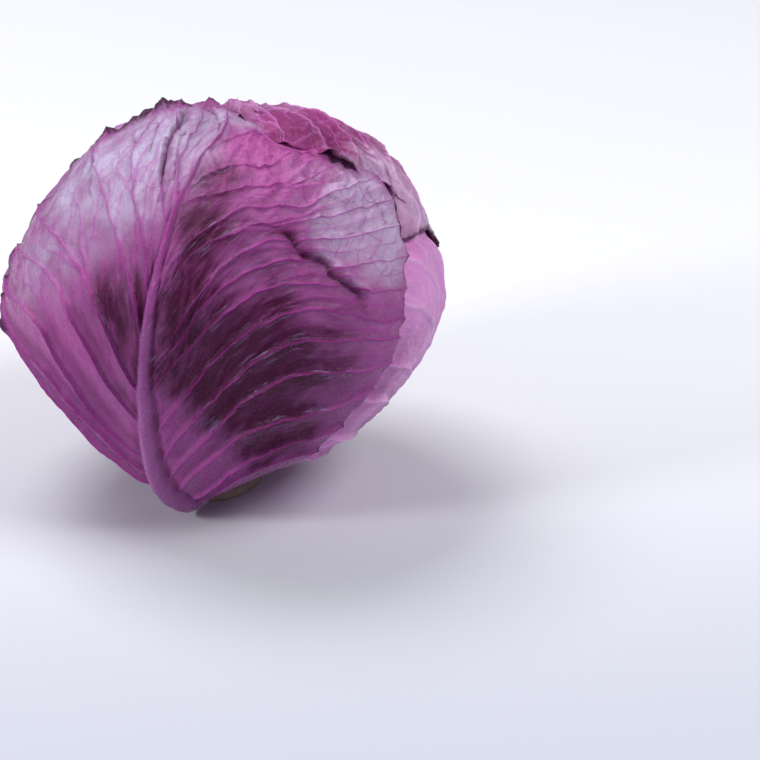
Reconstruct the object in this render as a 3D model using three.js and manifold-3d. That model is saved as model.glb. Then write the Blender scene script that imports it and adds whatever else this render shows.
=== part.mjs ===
// A head of red cabbage, whole, standing on the cut end of its stem.
// Units are millimetres, +Z up. The origin is the centre of the flat cut face of the stem,
// -Y is the front of the head, and +X is its right-hand side.
//
// The head is built as it grows: a tapering stem runs up the middle, and every leaf is a thin
// curved shell of its own that springs from the side of the stem and wraps over the leaves inside it.
// Six large wrapper leaves make the outside, twelve closer leaves lie inside them,
// and the smallest, still folded leaves make one tight heart round the tip of the stem.
import * as THREE from "three";
import { mergeVertices } from "three/addons/utils/BufferGeometryUtils.js";
import Module from "manifold-3d";

// ---- driving dimensions, in mm and degrees -------------------------------------------------
const CENTRE = [5, 1, 75]; // middle of the head above the floor
const LEAN = 25; // the widest outline of the head is tilted this far from upright
const DEPTH_FRONT = 84; // half depth of the head to the front
const DEPTH_BACK = 82; // half depth of the head to the back
const STEM_FOOT_Z = 7; // height at which the lowest leaf meets the stem
const STEM_RADIUS = 19; // radius of the cut end of the stem
const STEM_TOP = 84; // height of the growing tip
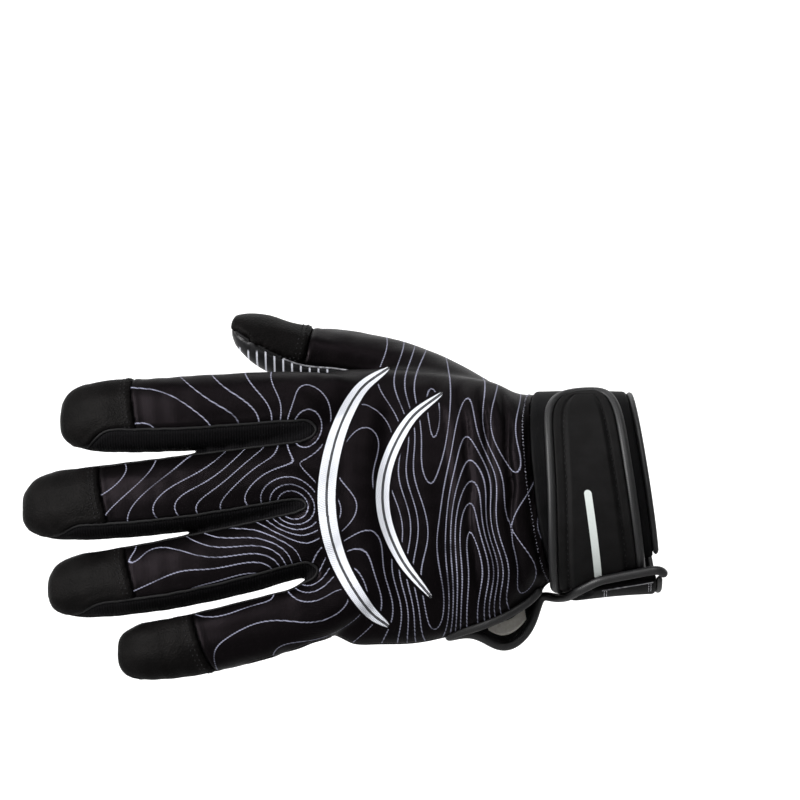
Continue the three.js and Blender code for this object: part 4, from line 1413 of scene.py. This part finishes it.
def roll_recipe():
    """A round rolled edge or cord along lines, with its place on the cloth in millimetres."""
    r = Recipe("rolled_edge", Radius="Float", Material="Material")
    line = r.node("GeometryNodeMeshToCurve", inputs={"Mesh": r.given["Geometry"]})
    reach = r.node("GeometryNodeSplineParameter", output="Length")
    line = r.store(line, "reach", r.math("DIVIDE", reach, MM))
    ring = r.node("GeometryNodeCurvePrimitiveCircle", inputs={"Resolution": 8, "Radius": r.given["Radius"]})
    reach = r.node("GeometryNodeSplineParameter", output="Length")
    ring = r.store(ring, "turn", r.math("DIVIDE", reach, MM))
    body = r.node("GeometryNodeCurveToMesh", inputs={"Curve": line, "Profile Curve": ring, "Fill Caps": True})
    place = r.node("ShaderNodeCombineXYZ", inputs={0: r.read("reach"), 1: r.read("turn")})
    r.end(r.store(body, "weave", place, "FLOAT2", "CORNER"))
    return r


STITCHES, ROLL = stitch_recipe(), roll_recipe()


def ground_of(form):
    """A function that gives the skin's outward direction at points near it."""
    normals = form.normals()
    tree = KDTree(len(form.points))
    for k, p in enumerate(form.points):
        tree.insert(p, k)
    tree.balance()
    return lambda points: normals[[tree.find(p)[1] for p in points]]


def sewn(name, made):
    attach(made, "root")


def sew(name, lines, ground, material, length, thickness, pitch, lift=0.0, sway=0.0):
    """Rows of stitches along lines, each from one point of its line to the next, in millimetres."""
    places, runs, outs = [], [], []
    for line in lines:
        if length_of(line) < 3 * pitch:
            continue
        points = resample(line, pitch)
        out = ground(points)
        side = unit(np.cross(out, np.gradient(points, axis=0)))
        turns = np.where(np.arange(len(points)) % 2, sway, -sway)
        points = points + lift * out + turns[:, None] * side
        places.append((points[1:] + points[:-1]) / 2)
        runs.append(unit(np.diff(points, axis=0)))
        outs.append(unit(out[1:] + out[:-1]))
    vectors = {"run": np.concatenate(runs), "out": np.concatenate(outs)}
    made = STITCHES.make(name, np.concatenate(places), vectors=vectors, Length=length * MM,
                         Thickness=thickness * MM, Uneven=0.18, Material=material)
    sewn(name, made)


def roll(name, lines, ground, material, radius, lift=0.0, step=0.9):
    """Rolled edges or cords along lines on the skin."""
    points, edges, start = [], [], 0
    for line in lines:
        line = resample(line, step)
        points.append(line + lift * ground(line))
        edges += [(start + k, start + k + 1) for k in range(len(line) - 1)]
        start += len(line)
    made = ROLL.make(name, np.concatenate(points), edges, Radius=radius * MM, Material=material)
    sewn(name, made)


def runs_where(line, chosen):
    """The stretches of a line whose points are chosen."""
    starts = np.flatnonzero(np.diff(chosen.astype(int))) + 1
    return [part for part, own in zip(np.split(line, starts), np.split(chosen, starts)) if own[0] and len(part) > 4]


CAP_ROWS = (2.0, 3.6)
PIPING_RADIUS = 0.5
RAW_RADIUS = 0.3
RAW_SHORTEST = 20.0


def sew_hand(form, label, keep, seams):
    """The double rows on the caps, the cuff's zigzag, the piping and the raw edges."""
    ground = ground_of(form)
    rows = []
    for reach in CAP_ROWS:
        for name in [*FINGERS, "thumb"]:
            found = contour(form, form.values["cap"] - reach, keep & (label == f"{name}_cap"))
            rows += [soften(line, 3) for line in found if length_of(line) > 5]
    sew("cap_stitches", rows, ground, DARK_THREAD, 1.35, 0.55, 1.8, lift=CAP_PROUD + 0.05)
    found = contour(form, form.values["wrist"] - 2.0, keep & (label == "back_panel"))
    rows = [soften(line, 8) for line in found if length_of(line) > 8]
    sew("cuff_seam_stitches", rows, ground, PALE_THREAD, 1.75, 0.36, 1.2, lift=0.05, sway=0.6)
    piped, raw = [], []
    for (one, other), lines in seams.items():
        on_side = one.startswith("side") or other.startswith("side")
        for line in lines:
            pale = np.full(len(line), not on_side and "palm_panel" in (one, other))
            pale &= ((line[:, 0] < -119) | (line[:, 2] > 33)) & (length_of(line) > RAW_SHORTEST)
            raw += runs_where(line, pale)
            if on_side or one == "back_panel" and other == "palm_panel":
                piped += runs_where(line, ~pale)
    roll("finger_piping", piped, ground, SEAM_CORD, PIPING_RADIUS, lift=-0.12)
    roll("raw_edges", raw, ground, RAW_EDGE, RAW_RADIUS, lift=-0.05)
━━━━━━
Instruction
All of the lines above must be returned exactly.

Solution to the exercise
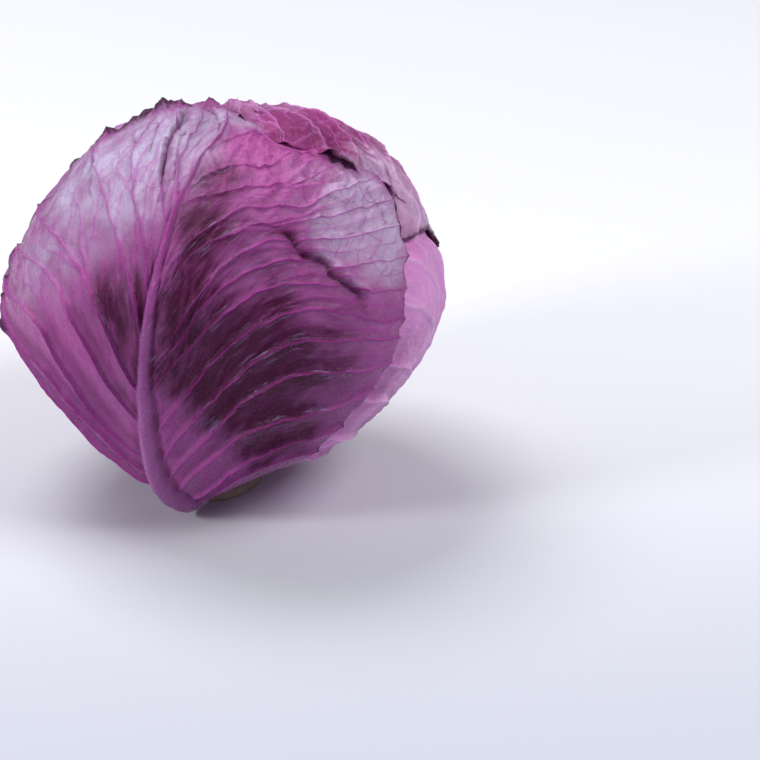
Reconstruct the object in this render as a 3D model using three.js and manifold-3d. That model is saved as model.glb. Then write the Blender scene script that imports it and adds whatever else this render shows.
=== part.mjs ===
// A head of red cabbage, whole, standing on the cut end of its stem.
// Units are millimetres, +Z up. The origin is the centre of the flat cut face of the stem,
// -Y is the front of the head, and +X is its right-hand side.
//
// The head is built as it grows: a tapering stem runs up the middle, and every leaf is a thin
// curved shell of its own that springs from the side of the stem and wraps over the leaves inside it.
// Six large wrapper leaves make the outside, twelve closer leaves lie inside them,
// and the smallest, still folded leaves make one tight heart round the tip of the stem.
import * as THREE from "three";
import { mergeVertices } from "three/addons/utils/BufferGeometryUtils.js";
import Module from "manifold-3d";

// ---- driving dimensions, in mm and degrees -------------------------------------------------
const CENTRE = [5, 1, 75]; // middle of the head above the floor
const LEAN = 25; // the widest outline of the head is tilted this far from upright
const DEPTH_FRONT = 84; // half depth of the head to the front
const DEPTH_BACK = 82; // half depth of the head to the back
const STEM_FOOT_Z = 7; // height at which the lowest leaf meets the stem
const STEM_RADIUS = 19; // radius of the cut end of the stem
const STEM_TOP = 84; // height of the growing tip
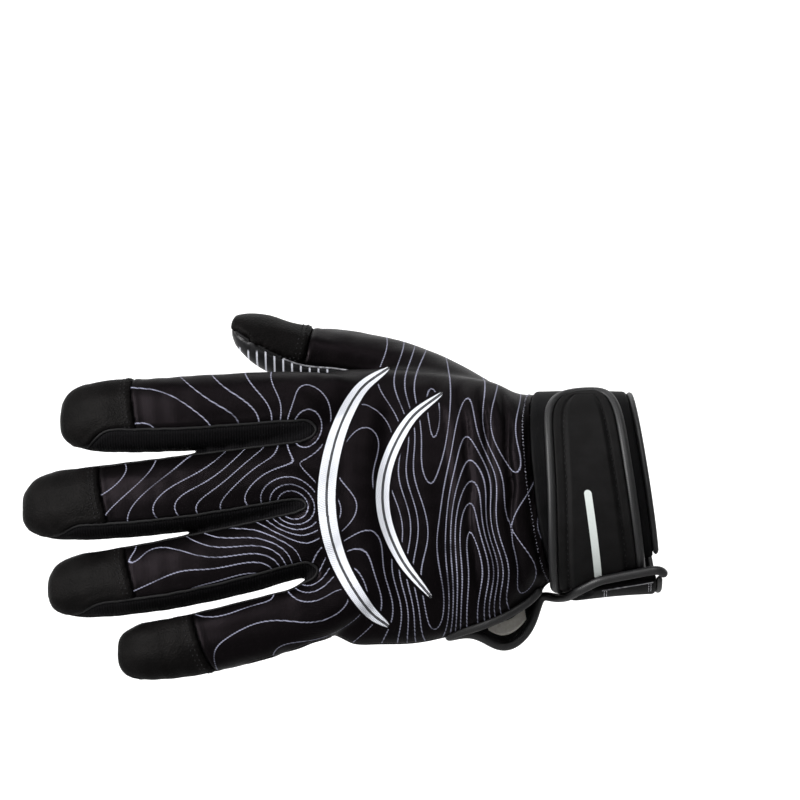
Continue the three.js and Blender code for this object: part 4, from line 1413 of scene.py. This part finishes it.
def roll_recipe():
    """A round rolled edge or cord along lines, with its place on the cloth in millimetres."""
    r = Recipe("rolled_edge", Radius="Float", Material="Material")
    line = r.node("GeometryNodeMeshToCurve", inputs={"Mesh": r.given["Geometry"]})
    reach = r.node("GeometryNodeSplineParameter", output="Length")
    line = r.store(line, "reach", r.math("DIVIDE", reach, MM))
    ring = r.node("GeometryNodeCurvePrimitiveCircle", inputs={"Resolution": 8, "Radius": r.given["Radius"]})
    reach = r.node("GeometryNodeSplineParameter", output="Length")
    ring = r.store(ring, "turn", r.math("DIVIDE", reach, MM))
    body = r.node("GeometryNodeCurveToMesh", inputs={"Curve": line, "Profile Curve": ring, "Fill Caps": True})
    place = r.node("ShaderNodeCombineXYZ", inputs={0: r.read("reach"), 1: r.read("turn")})
    r.end(r.store(body, "weave", place, "FLOAT2", "CORNER"))
    return r


STITCHES, ROLL = stitch_recipe(), roll_recipe()


def ground_of(form):
    """A function that gives the skin's outward direction at points near it."""
    normals = form.normals()
    tree = KDTree(len(form.points))
    for k, p in enumerate(form.points):
        tree.insert(p, k)
    tree.balance()
    return lambda points: normals[[tree.find(p)[1] for p in points]]


def sewn(name, made):
    attach(made, "root")


def sew(name, lines, ground, material, length, thickness, pitch, lift=0.0, sway=0.0):
    """Rows of stitches along lines, each from one point of its line to the next, in millimetres."""
    places, runs, outs = [], [], []
    for line in lines:
        if length_of(line) < 3 * pitch:
            continue
        points = resample(line, pitch)
        out = ground(points)
        side = unit(np.cross(out, np.gradient(points, axis=0)))
        turns = np.where(np.arange(len(points)) % 2, sway, -sway)
        points = points + lift * out + turns[:, None] * side
        places.append((points[1:] + points[:-1]) / 2)
        runs.append(unit(np.diff(points, axis=0)))
        outs.append(unit(out[1:] + out[:-1]))
    vectors = {"run": np.concatenate(runs), "out": np.concatenate(outs)}
    made = STITCHES.make(name, np.concatenate(places), vectors=vectors, Length=length * MM,
                         Thickness=thickness * MM, Uneven=0.18, Material=material)
    sewn(name, made)


def roll(name, lines, ground, material, radius, lift=0.0, step=0.9):
    """Rolled edges or cords along lines on the skin."""
    points, edges, start = [], [], 0
    for line in lines:
        line = resample(line, step)
        points.append(line + lift * ground(line))
        edges += [(start + k, start + k + 1) for k in range(len(line) - 1)]
        start += len(line)
    made = ROLL.make(name, np.concatenate(points), edges, Radius=radius * MM, Material=material)
    sewn(name, made)


def runs_where(line, chosen):
    """The stretches of a line whose points are chosen."""
    starts = np.flatnonzero(np.diff(chosen.astype(int))) + 1
    return [part for part, own in zip(np.split(line, starts), np.split(chosen, starts)) if own[0] and len(part) > 4]


CAP_ROWS = (2.0, 3.6)
PIPING_RADIUS = 0.5
RAW_RADIUS = 0.3
RAW_SHORTEST = 20.0


def sew_hand(form, label, keep, seams):
    """The double rows on the caps, the cuff's zigzag, the piping and the raw edges."""
    ground = ground_of(form)
    rows = []
    for reach in CAP_ROWS:
        for name in [*FINGERS, "thumb"]:
            found = contour(form, form.values["cap"] - reach, keep & (label == f"{name}_cap"))
            rows += [soften(line, 3) for line in found if length_of(line) > 5]
    sew("cap_stitches", rows, ground, DARK_THREAD, 1.35, 0.55, 1.8, lift=CAP_PROUD + 0.05)
    found = contour(form, form.values["wrist"] - 2.0, keep & (label == "back_panel"))
    rows = [soften(line, 8) for line in found if length_of(line) > 8]
    sew("cuff_seam_stitches", rows, ground, PALE_THREAD, 1.75, 0.36, 1.2, lift=0.05, sway=0.6)
    piped, raw = [], []
    for (one, other), lines in seams.items():
        on_side = one.startswith("side") or other.startswith("side")
        for line in lines:
            pale = np.full(len(line), not on_side and "palm_panel" in (one, other))
            pale &= ((line[:, 0] < -119) | (line[:, 2] > 33)) & (length_of(line) > RAW_SHORTEST)
            raw += runs_where(line, pale)
            if on_side or one == "back_panel" and other == "palm_panel":
                piped += runs_where(line, ~pale)
    roll("finger_piping", piped, ground, SEAM_CORD, PIPING_RADIUS, lift=-0.12)
    roll("raw_edges", raw, ground, RAW_EDGE, RAW_RADIUS, lift=-0.05)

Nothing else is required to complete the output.